● SUPPLIED ENTRIES

┄┄┄┄┄┄┄┄┄┄┄┄┄┄┄┄┄┄┄┄

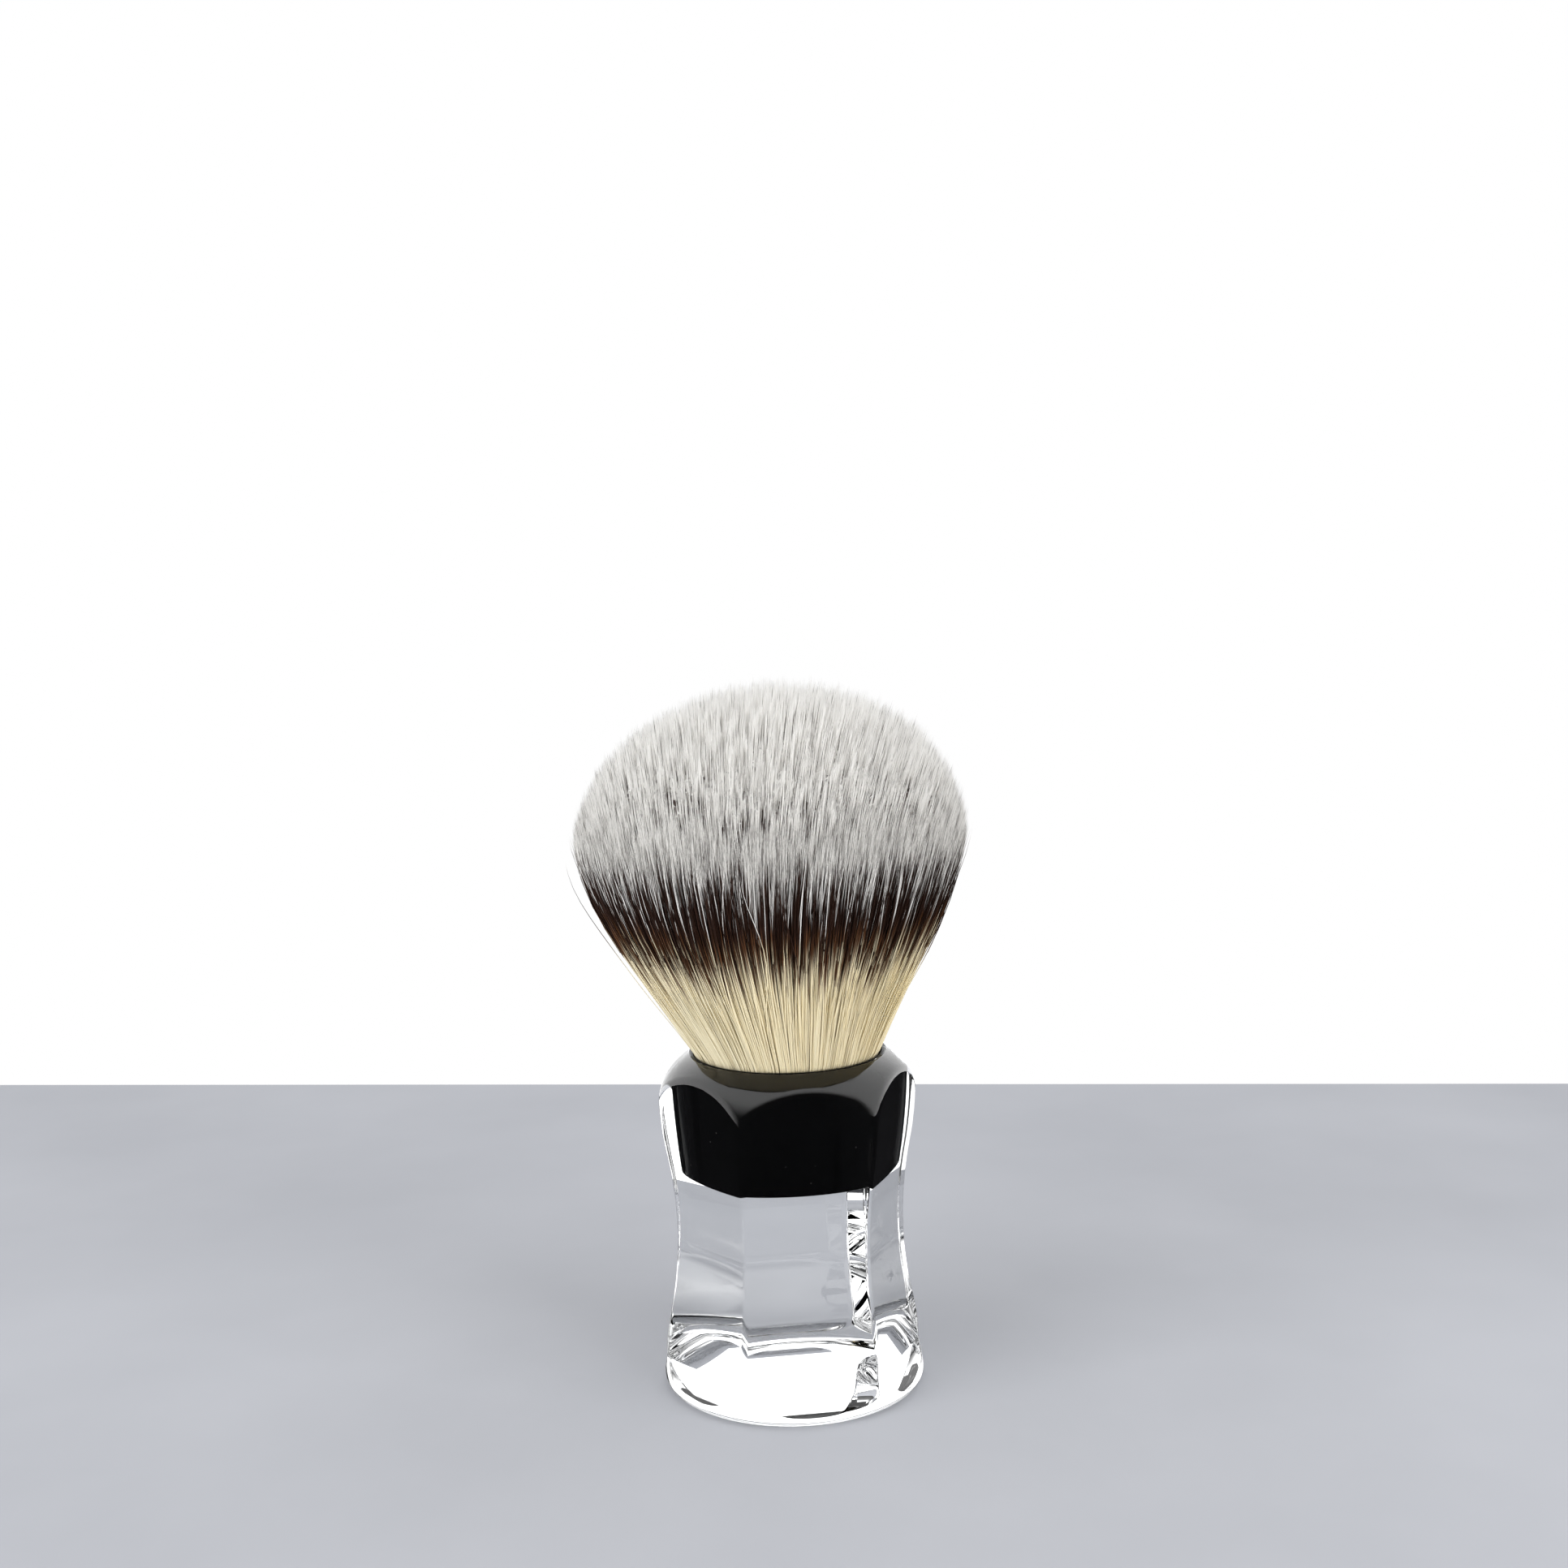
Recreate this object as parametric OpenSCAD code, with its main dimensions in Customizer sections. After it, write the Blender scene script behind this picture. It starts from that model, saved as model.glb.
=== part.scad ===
// Shaving brush with a waisted six-sided handle.
// A dark socket core sits in a bore in the clear shell, and a resin-bonded knot of
// filaments is glued into the core. The brush stands on its flat underside.
// The origin is the centre of the underside. +Z points up through the bristles,
// and -Y points out of the front flat.

/* [Handle] */
// Diameter of the turned blank, seen at the shoulder and at the foot
blank_d = 39; // [38:0.5:41]
// Height of the centre of the shoulder's round
shoulder_z = 42.5; // [42.2:0.1:42.7]
// Radius of the shoulder's round
shoulder_r = 8.3; // [8.1:0.1:8.5]
// Radius of the round under the foot
foot_round_r = 1.5; // [0.5:0.25:2]

/* [Front and back flats] */
// Width across the front and back flats at the waist
front_waist_w = 28.9; // [28.5:0.1:29.5]
// How far these flats move out between the waist and the crown
front_crown_rise = 3; // [2.8:0.05:3.1]
// How far these flats move out between the waist and the foot
front_foot_rise = 2; // [1.95:0.05:2.1]

/* [Four side flats] */
// Width across the side flats at the waist
side_waist_w = 30; // [29.6:0.1:30.4]
// How far these flats move out between the waist and the crown
side_crown_rise = 2.3; // [2.15:0.05:2.35]
// How far these flats move out between the waist and the foot
side_foot_rise = 1.85; // [1.7:0.05:1.9]

/* [All flats] */
// Height of the waist's narrowest point
waist_z = 23.3; // [21:0.1:25]
// Radius of the hollow along the waist
waist_r = 66; // [60:1:72]
// Height at which a flat stands upright at the crown
crown_z = 49; // [48:0.5:50]
// Height at which a flat stands upright at the foot
foot_z = 4.65; // [4.2:0.05:5]
// Radius of the cove that ends each flat above the rim
cove_r = 3.2; // [3.1:0.05:3.4]

/* [Socket core] */
// Diameter of the core at the lip
core_d = 28.8; // [28.4:0.1:30]
// Diameter of the core at its underside, so that it tapers downwards
core_foot_d = 26.4; // [26:0.1:28]
// Height of the core's flat underside inside the clear shell
core_z = 32; // [30:0.5:33]
// Diameter of the socket that takes the knot
socket_d = 24.2; // [22:0.1:24.6]
// Height of the socket's floor
socket_z = 35; // [34:0.5:37]
// Diameter of the mouth that the bristles come out of
mouth_d = 28; // [27:0.1:28.2]
// Height over which the socket opens out to the mouth
flare_h = 3.6; // [2:0.1:4]
// Width of the shell's flat lip round the core
lip_w = 0.3; // [0.2:0.05:0.5]

/* [Knot] */
// Clearance between the knot and the socket, on the radius
knot_gap = 0.1; // [0.05:0.05:0.3]
// Thickness of the resin bed under the knot
resin_t = 1.5; // [1:0.25:2]
// Length of the resin-bonded butt of the knot
plug_l = 9; // [8:0.25:9.25]
// Thickness of the thread that binds the butt
thread_d = 0.6; // [0.4:0.1:0.8]
// Number of turns of the thread
thread_turns = 4; // [2:1:6]
// Height of the middle of the binding
binding_z = 42; // [40:0.5:43]

/* [Bristles] */
// Diameter of the bloom at its widest
bloom_d = 56.6; // [50:0.2:60]
// Height of the bloom's widest point
bloom_z = 82; // [78:0.5:84]
// Height of the crown of the bristles
bristle_top_z = 104.4; // [98:0.2:108]
// Fullness of the fan between the socket and the bloom
fan_fullness = 0.65; // [0:0.05:0.8]

/* [Hidden] */
$fn = 96;

blank_r = blank_d / 2;
shoulder_x = blank_r - shoulder_r;
core_r = core_d / 2;
core_foot_r = core_foot_d / 2;
lip_r = core_r + lip_w;
// Height at which the shoulder's round has come in to the lip
lip_z = shoulder_z + sqrt(pow(shoulder_r, 2) - pow(lip_r - shoulder_x, 2));
socket_r = socket_d / 2;
mouth_r = mouth_d / 2;
flare_z = lip_z - flare_h;
knot_r = socket_r - knot_gap;
neck_r = mouth_r - knot_gap;
plug_z = socket_z + resin_t;
tuft_z = plug_z + plug_l;
thread_r = thread_d / 2;
thread_pitch = 0.9 * thread_d;
binding_h = thread_pitch * (thread_turns - 1) + thread_d;
// Directions of the flats, anticlockwise from +X
FRONT_FLATS = [90, 270];
SIDE_FLATS = [30, 150, 210, 330];
// A length that clears the whole handle
far = 2 * blank_d;
// How far neighbouring arcs overlap, so that they cross cleanly
join = 0.01;

// Radius of the end arc that is upright "run" away from the waist and meets the
// waist's arc smoothly after the flat has moved out by "rise"
function end_arc_r(rise, run) = (rise * rise + run * run) / (2 * rise) - waist_r;
// How far from the waist, along Z, the two arcs meet
function meeting_run(rise, run) = run * waist_r / (waist_r + end_arc_r(rise, run));
// Radius of the fan of bristles at t, which runs from 0 at the mouth to 1 at the bloom
function fan_r(t) = neck_r + (bloom_d / 2 - neck_r) * (t + fan_fullness * t * t * (1 - t));

crown_run = crown_z - waist_z;
foot_run = waist_z - foot_z;

// Half outline of the turned blank: a round under the foot, an upright side and a
// round shoulder, cut off level at the lip
module blank_outline() {
    square([blank_r - foot_round_r, shoulder_z]);
    translate([0, foot_round_r]) square([blank_r, shoulder_z - foot_round_r]);
    translate([blank_r - foot_round_r, foot_round_r]) circle(foot_round_r);
    intersection() {
        translate([shoulder_x, shoulder_z]) circle(shoulder_r);
        square([far, lip_z]);
    }
    square([lip_r - join, lip_z]);
}

module turned_blank() {
    rotate_extrude() blank_outline();
}

// What one flat removes, in its own plane: X is outwards and Y is up. half_w is the
// distance from the axis to the flat at the waist.
module flat_outline(half_w, crown_rise, foot_rise) {
    crown_arc_r = end_arc_r(crown_rise, crown_run);
    foot_arc_r = end_arc_r(foot_rise, foot_run);
    intersection() {
        translate([half_w + waist_r, waist_z]) circle(waist_r, $fn = 360);
        translate([0, foot_z]) square([far, lip_z]);
    }
    difference() {
        translate([0, waist_z + meeting_run(crown_rise, crown_run)]) square([far, lip_z]);
        translate([half_w + crown_rise - crown_arc_r, crown_z])
            circle(crown_arc_r + join, $fn = 360);
    }
    difference() {
        translate([0, foot_z]) square([far, foot_run - meeting_run(foot_rise, foot_run)]);
        translate([half_w + foot_rise - foot_arc_r, foot_z])
            circle(foot_arc_r + join, $fn = 360);
    }
    translate([half_w + foot_rise + cove_r - join, foot_z]) circle(cove_r);
}

module flat_cutter(half_w, crown_rise, foot_rise) {
    rotate([90, 0, 0])
        linear_extrude(height = far, center = true)
            flat_outline(half_w, crown_rise, foot_rise);
}

module six_flats() {
    for (angle = FRONT_FLATS)
        rotate([0, 0, angle])
            flat_cutter(front_waist_w / 2, front_crown_rise, front_foot_rise);
    for (angle = SIDE_FLATS)
        rotate([0, 0, angle])
            flat_cutter(side_waist_w / 2, side_crown_rise, side_foot_rise);
}

// The core's tapered outside, carried up to any height above its underside
module core_cone(height) {
    taper = (core_r - core_foot_r) / (lip_z - core_z);
    translate([0, 0, core_z])
        cylinder(r1 = core_foot_r, r2 = core_foot_r + taper * height, h = height);
}

// Clear cast shell: the whole outside of the handle, bored for the core
module outer_shell() {
    color([0.90, 0.94, 0.96, 0.35])
    difference() {
        turned_blank();
        six_flats();
        core_cone(far);
    }
}

// Dark moulded core that holds the knot
module socket_core() {
    color([0.02, 0.02, 0.02])
    difference() {
        core_cone(lip_z - core_z);
        translate([0, 0, socket_z]) cylinder(r = socket_r, h = far);
        translate([0, 0, flare_z]) cylinder(r1 = socket_r, r2 = mouth_r, h = flare_h);
    }
}

// Bed of set resin between the socket's floor and the knot
module setting_resin() {
    color([0.62, 0.47, 0.25])
    translate([0, 0, socket_z]) cylinder(r = socket_r, h = resin_t);
}

// Butt ends of the filaments, bonded into one block, with a groove for the binding
module knot_plug() {
    color([0.78, 0.70, 0.52])
    difference() {
        translate([0, 0, plug_z]) cylinder(r = knot_r, h = plug_l);
        translate([0, 0, binding_z - binding_h / 2])
        difference() {
            cylinder(r = far, h = binding_h);
            translate([0, 0, -1]) cylinder(r = knot_r - thread_d, h = binding_h + 2);
        }
    }
}

// Thread that ties the bundle before it is bonded, drawn as closed turns side by side
module binding_thread() {
    color([0.85, 0.82, 0.74])
    for (turn = [0 : thread_turns - 1])
        translate([0, 0, binding_z - binding_h / 2 + thread_r + turn * thread_pitch])
            rotate_extrude()
                translate([knot_r - thread_r, 0]) circle(thread_r, $fn = 24);
}

// The free filaments as one solid: a neck in the socket, a fan and a domed bloom
module bristle_tuft() {
    fan_steps = 8;
    dome_step = 7.5;
    color([0.88, 0.84, 0.70])
    rotate_extrude()
        polygon(concat(
            [[0, tuft_z], [knot_r, tuft_z], [knot_r, flare_z]],
            [for (i = [0 : fan_steps - 1])
                [fan_r(i / fan_steps), lip_z + (bloom_z - lip_z) * i / fan_steps]],
            [for (a = [0 : dome_step : 90])
                [bloom_d / 2 * cos(a), bloom_z + (bristle_top_z - bloom_z) * sin(a)]]
        ));
}

outer_shell();
socket_core();
setting_resin();
knot_plug();
binding_thread();
bristle_tuft();
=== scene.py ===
"""Looks for the shaving brush: a clear cast shell over a black core, and a tuft of
separate filaments. Lengths are in millimetres until a mesh, a lamp or the camera is
made. The constants give angles in degrees."""

import math
from collections import namedtuple

import bpy
import numpy as np
from mathutils import Matrix, Vector


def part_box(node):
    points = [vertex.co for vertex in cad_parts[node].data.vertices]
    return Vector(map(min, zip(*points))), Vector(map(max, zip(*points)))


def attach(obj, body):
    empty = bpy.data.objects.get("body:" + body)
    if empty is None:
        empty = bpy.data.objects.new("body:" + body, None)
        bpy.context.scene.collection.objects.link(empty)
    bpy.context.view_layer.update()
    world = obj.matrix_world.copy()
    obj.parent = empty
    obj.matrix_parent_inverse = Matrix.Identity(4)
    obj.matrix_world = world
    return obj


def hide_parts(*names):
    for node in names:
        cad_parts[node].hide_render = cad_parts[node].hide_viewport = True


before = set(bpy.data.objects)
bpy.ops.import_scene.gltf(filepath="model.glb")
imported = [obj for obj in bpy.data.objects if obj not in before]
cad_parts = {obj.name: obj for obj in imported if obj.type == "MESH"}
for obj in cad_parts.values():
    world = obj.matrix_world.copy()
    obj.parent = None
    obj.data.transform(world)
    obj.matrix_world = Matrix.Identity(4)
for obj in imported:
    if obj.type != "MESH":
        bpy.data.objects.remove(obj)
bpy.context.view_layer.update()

MM = 0.001
BODY = "root"
SEED = 20261

# ---------------------------------------------------------------- driving sizes


def box_mm(node):
    """Lowest and highest corner of a CAD node, in millimetres."""
    low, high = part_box(node)
    return np.array(low) / MM, np.array(high) / MM


shell_high = box_mm("outer_shell")[1]
core_low, core_high = box_mm("socket_core")
plug_low = box_mm("knot_plug")[0]
tuft_low, tuft_high = box_mm("bristle_tuft")

# The handle, as the CAD draws it
BLANK_R = shell_high[0]
LIP_Z = shell_high[2]
LIP_R = 14.7
SHOULDER_Z = 42.5
SHOULDER_R = 8.3
SHOULDER_X = BLANK_R - SHOULDER_R
FOOT_ROUND_R = 1.5
WAIST_Z = 23.3
WAIST_R = 66.0
CROWN_Z = 49.0
FOOT_Z = 4.65
COVE_R = 3.2
# A flat's distance from the axis at the waist, and how far it moves out by its two ends
Flat = namedtuple("Flat", "half_w crown_rise foot_rise")
FRONT_FLAT = Flat(half_w=28.9 / 2, crown_rise=3.0, foot_rise=2.0)
SIDE_FLAT = Flat(half_w=15.0, crown_rise=2.3, foot_rise=1.85)
# Each flat after the direction it faces, anticlockwise from +X
FLATS = [(angle, FRONT_FLAT) for angle in (90, 270)]
FLATS += [(angle, SIDE_FLAT) for angle in (30, 150, 210, 330)]

# The tapered core inside it, and the socket in the core
CORE_Z = core_low[2]
CORE_R = core_high[0]
CORE_FOOT_R = 13.2
CORE_TAPER = (CORE_R - CORE_FOOT_R) / (LIP_Z - CORE_Z)
SOCKET_R = 12.1
RESIN_T = 1.5
SOCKET_Z = plug_low[2] - RESIN_T
MOUTH_R = 14.0
FLARE_H = 3.6
FLARE_Z = LIP_Z - FLARE_H

# How far the polish has rounded the edges
SHELL_EDGE = 0.55
CORE_EDGE = 0.4
CORE_BEVEL = 0.05
SOCKET_BEVEL = 0.1
# How far the core reaches into the shell, so that no air shows between the two
CONTACT = 0.02

# The handle's mesh: its columns, and how strongly they crowd towards the six edges
COLUMNS = 600
CROWDING = 0.7
# Angle above which an edge of the core stays sharp
SHARP_EDGE = 50

# The tuft's form
ROOT_Z = LIP_Z - 2.2
ROOT_R = 12.7
BLOOM_R = (tuft_high[0] - tuft_low[0]) / 2
BLOOM_Z = 82.0
BRISTLE_TOP_Z = tuft_high[2]
DOME_H = BRISTLE_TOP_Z - BLOOM_Z
TIP_R = BLOOM_R + 0.35
FAN_FULLNESS = 0.65
# How far the tuft drifts to the camera's left, at the middle of its height
LEAN = 1.9
# The bristles' UV map: the height that V = 1 stands for, above the roots, with room for
# tips that stand off the dome, and the share of U that goes once round a strand
UV_ROOM = 3
UV_HEIGHT = BRISTLE_TOP_Z + UV_ROOM - ROOT_Z
STRAND_U = 1 / 96

# Strands gather into wisps. A strand's or a wisp's place in the knot is a share: 0 on
# the axis and 1 at the outside. A layer has wisps outside first_share only. Its strands
# come into view at shows_from, from 0 at the root to 1 at the tip, or at the root. They
# wander by wave and taper after tip_from, a part of the length in view. Each layer is
# cut into sectors, one piece each.
Layer = namedtuple(
    "Layer", "name strands wisps first_share shows_from rings wave radii tip_from sectors"
)
LAYERS = (
    Layer("side_bristles", strands=13000, wisps=3600, first_share=0.87, shows_from=None,
          rings=12, wave=0.19, radii=(0.07, 0.095), tip_from=0.55, sectors=5),
    Layer("crown_bristles", strands=42000, wisps=9000, first_share=0.0, shows_from=(0.72, 0.8),
          rings=5, wave=0.17, radii=(0.07, 0.09), tip_from=0.4, sectors=6),
    Layer("stray_bristles", strands=240, wisps=240, first_share=0.98, shows_from=None,
          rings=16, wave=0.5, radii=(0.05, 0.075), tip_from=0.7, sectors=1),
)
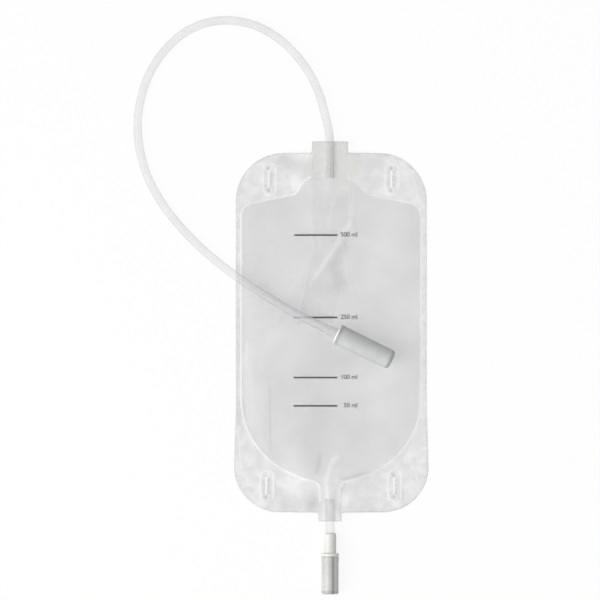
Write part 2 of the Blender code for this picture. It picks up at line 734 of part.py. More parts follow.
def build_outlet(clear_plastic, white_plastic, grey_plastic):
    """Outlet tube, spout with stop flange and nozzle, and the cap over the nozzle."""
    axis = axis_empty("outlet_axis", (0.0, NECK_FOOT, OUTLET_Z), Vector((0.0, -1.0, 0.0)))
    drain_end = DRAIN_OPEN + DRAIN_GRIP
    turned("outlet_tube", [
        (DRAIN_BORE_R, -DRAIN_INSERT), (DRAIN_BORE_R, drain_end),
        (DRAIN_R, drain_end), (DRAIN_R, -DRAIN_INSERT),
    ], TURN_STEPS, clear_plastic, axis)

    flange = SLEEVE_L
    tip = flange + FLANGE_T + NOZZLE_L
    collar_r = PLUG_R - PLUG_WALL - GAP
    collar_end = flange + FLANGE_T + COLLAR_L
    socket_r = DRAIN_R + GAP
    spout = [
        (socket_r, 0.0), (socket_r, DRAIN_GRIP + GAP), (DRAIN_BORE_R, DRAIN_GRIP + GAP),
        (DRAIN_BORE_R, tip), (NOZZLE_TIP_R - EDGE, tip), (NOZZLE_TIP_R, tip - EDGE),
        (collar_r - 2 * EDGE, collar_end + 3 * EDGE), (collar_r, collar_end),
        (collar_r, flange + FLANGE_T), (FLANGE_R - EDGE, flange + FLANGE_T),
        (FLANGE_R, flange + FLANGE_T - EDGE), (FLANGE_R, flange + EDGE),
        (FLANGE_R - EDGE, flange), (SLEEVE_R + EDGE, flange), (SLEEVE_R, flange - 2 * EDGE),
        (SLEEVE_R, SLEEVE_TAPER), (socket_r + EDGE, 0.0),
    ]
    turned("outlet_spout", spout, TURN_STEPS, white_plastic, axis, along=DRAIN_OPEN)

    mouth = DRAIN_OPEN + flange + FLANGE_T + GAP
    length = NOZZLE_L - GAP + PLUG_END_ROOM + PLUG_WALL
    inner = PLUG_R - PLUG_WALL
    rim_r = PLUG_R + PLUG_RIM_PROUD
    plug = [(0.0, length)] + round_edge(PLUG_R, length, PLUG_ROUND) + [
        (PLUG_R, PLUG_RIM_L + EDGE), (rim_r, PLUG_RIM_L), (rim_r, EDGE), (rim_r - EDGE, 0.0),
        (inner, 0.0), (inner, COLLAR_L),
        (inner - PLUG_DRAFT, length - PLUG_WALL), (0.0, length - PLUG_WALL),
    ]
    turned("outlet_cap", plug, CAP_TURN_STEPS, grey_plastic, axis, closed=False, along=mouth)


def main():
    clear_scene()
    group = bpy.data.collections.new("urine_drainage_bag")
    bpy.context.scene.collection.children.link(group)
    film = make_material("clear_film", (0.80, 0.81, 0.81), 0.35, 0.45)
    valve = make_material("valve_film", (0.86, 0.87, 0.88), 0.40, 0.5)
    tube = make_material("clear_tube", (0.84, 0.87, 0.86), 0.25, 0.6)
    milky = make_material("milky_plastic", (0.86, 0.86, 0.85), 0.35)
    grey = make_material("grey_cap_plastic", (0.60, 0.61, 0.61), 0.35)
    build_films(film)
    build_valve(valve)
    build_tube(tube)
    build_connector(milky, grey)
    build_outlet(tube, milky, grey)


main()
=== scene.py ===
from math import cos, hypot, pi, radians, sin, sqrt

import bmesh
import bpy
import numpy as np
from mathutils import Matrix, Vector, noise
from mathutils.bvhtree import BVHTree
from mathutils.geometry import delaunay_2d_cdt
from mathutils.kdtree import KDTree


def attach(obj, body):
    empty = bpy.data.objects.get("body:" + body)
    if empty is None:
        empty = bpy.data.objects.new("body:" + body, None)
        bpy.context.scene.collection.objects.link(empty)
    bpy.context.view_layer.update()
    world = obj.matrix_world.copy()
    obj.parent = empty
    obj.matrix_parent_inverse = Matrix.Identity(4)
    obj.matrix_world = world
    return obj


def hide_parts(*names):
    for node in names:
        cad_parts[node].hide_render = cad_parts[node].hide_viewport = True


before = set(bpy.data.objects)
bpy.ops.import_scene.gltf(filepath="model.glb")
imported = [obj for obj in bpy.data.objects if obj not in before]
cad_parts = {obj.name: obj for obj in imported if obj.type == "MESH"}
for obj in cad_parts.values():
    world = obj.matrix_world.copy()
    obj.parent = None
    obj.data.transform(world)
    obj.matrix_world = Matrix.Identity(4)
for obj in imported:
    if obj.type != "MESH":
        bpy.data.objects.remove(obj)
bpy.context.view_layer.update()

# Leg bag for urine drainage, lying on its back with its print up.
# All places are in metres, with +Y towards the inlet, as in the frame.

mm = 0.001
gap = 0.3 * mm      # between the two films

photo = {
    "side": 600,            # pixels of the photograph, each way
    "scale": 0.70 * mm,     # one pixel on the floor
    "axisColumn": 330.0,    # the column of the bag's middle
    "originRow": 367.6,     # the row of the frame's origin
}


def fromPhoto(column, row):
    x = (column - photo["axisColumn"]) * photo["scale"]
    return x, (photo["originRow"] - row) * photo["scale"]


def inMetres(sizes):
    return {name: value * mm for name, value in sizes.items()}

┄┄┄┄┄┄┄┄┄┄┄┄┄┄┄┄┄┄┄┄

● GIVEN EXERCISE
Give back exactly the lines from the first line of the data through the line with "front_foot_rise = 2; // [1.95:0.05:2.1]", pictures excluded.

● FINAL RESULT
Recreate this object as parametric OpenSCAD code, with its main dimensions in Customizer sections. After it, write the Blender scene script behind this picture. It starts from that model, saved as model.glb.
=== part.scad ===
// Shaving brush with a waisted six-sided handle.
// A dark socket core sits in a bore in the clear shell, and a resin-bonded knot of
// filaments is glued into the core. The brush stands on its flat underside.
// The origin is the centre of the underside. +Z points up through the bristles,
// and -Y points out of the front flat.

/* [Handle] */
// Diameter of the turned blank, seen at the shoulder and at the foot
blank_d = 39; // [38:0.5:41]
// Height of the centre of the shoulder's round
shoulder_z = 42.5; // [42.2:0.1:42.7]
// Radius of the shoulder's round
shoulder_r = 8.3; // [8.1:0.1:8.5]
// Radius of the round under the foot
foot_round_r = 1.5; // [0.5:0.25:2]

/* [Front and back flats] */
// Width across the front and back flats at the waist
front_waist_w = 28.9; // [28.5:0.1:29.5]
// How far these flats move out between the waist and the crown
front_crown_rise = 3; // [2.8:0.05:3.1]
// How far these flats move out between the waist and the foot
front_foot_rise = 2; // [1.95:0.05:2.1]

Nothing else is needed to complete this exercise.